Plans for both for the alliance to enforce the no-fly zone and to launch aerial patrols over Libya to prevent the government air force from attacking civilian targets will require a separate “execute directive” by the North Atlantic Council, which requires the consensus of all 28 alliance members. Diplomats say this could be issued on Tuesday at the earliest.
Turkish Prime Minister Recep Tayyip Erdoğan, who was in Mecca on Monday on the final day of a visit to Saudi Arabia, was due to chair a meeting later that day to discuss the situation in Libya. Officials from the Foreign Ministry, the General Staff and the National Intelligence Organization (MİT) were due to participate in the meeting which would be held upon Erdoğan’s return to Ankara after Today’s Zaman went into print.

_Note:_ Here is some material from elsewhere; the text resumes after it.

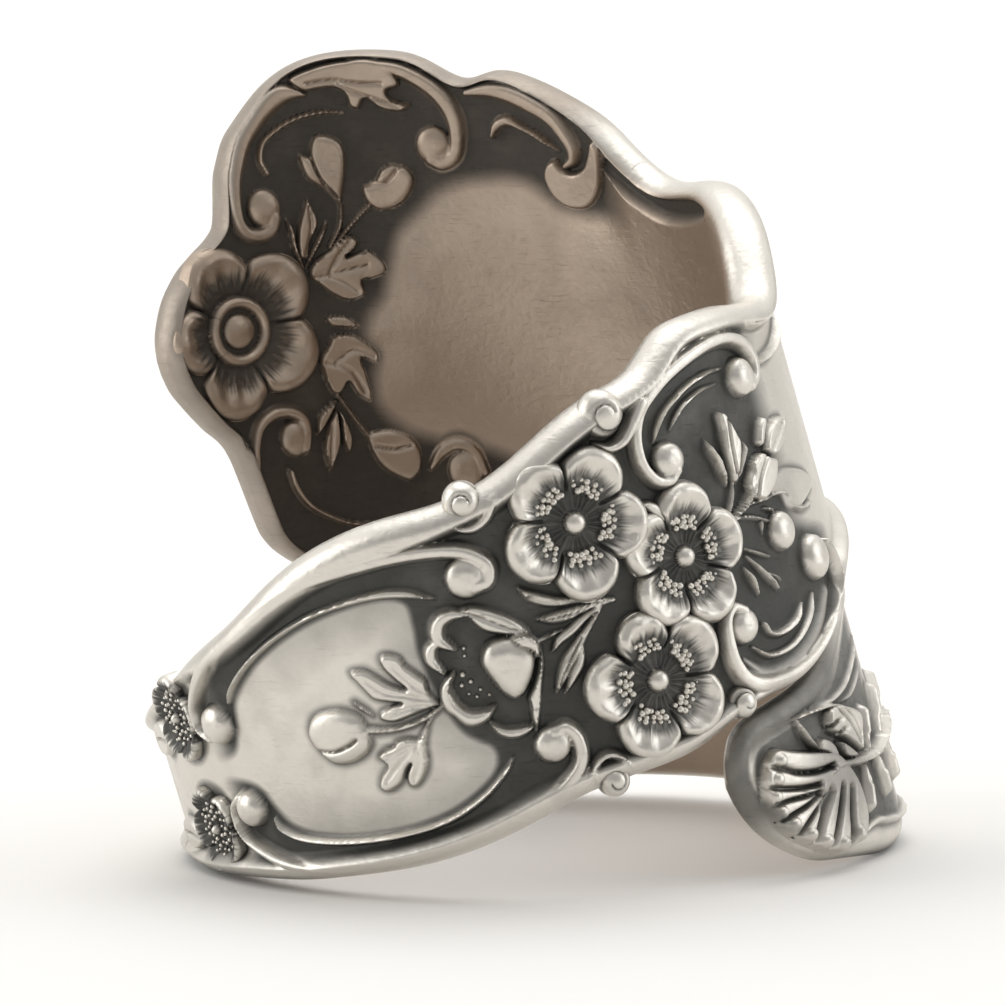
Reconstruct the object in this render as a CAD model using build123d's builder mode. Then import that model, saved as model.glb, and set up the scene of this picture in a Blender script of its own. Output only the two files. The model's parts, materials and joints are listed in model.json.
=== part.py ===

In Brussels, NATO officials were to meet Monday to debate enforcement of the no-fly zone.
Constant meetings are being held in Ankara in order to assess the situation in Libya, diplomatic sources told the Anatolia news agency late on Sunday, underlining that “Turkey is not out of the process and is closely following every stage.”
The evacuation of Turkish citizens from Libya, establishing international legitimacy for any foreign intervention and the leadership of regional organizations in such an intervention are Turkey’s three priorities in dealing with the Libya issue, the same sources noted.
The sources spoke after a high-level meeting presided by Foreign Minister Davutoğlu. Deputy Chief of General Staff Gen. Aslan Güner, MİT Undersecretary Hakan Fidan and senior diplomats gathered at Davutoğlu’s official residence to discuss the operation launched on Libya.
Denying news reports which suggested that some 10,000 Turkish citizens were still in Libya, Davutoğlu said a few hundred citizens remained there for business purposes. There are preparations for their evacuation too, if needed, he said.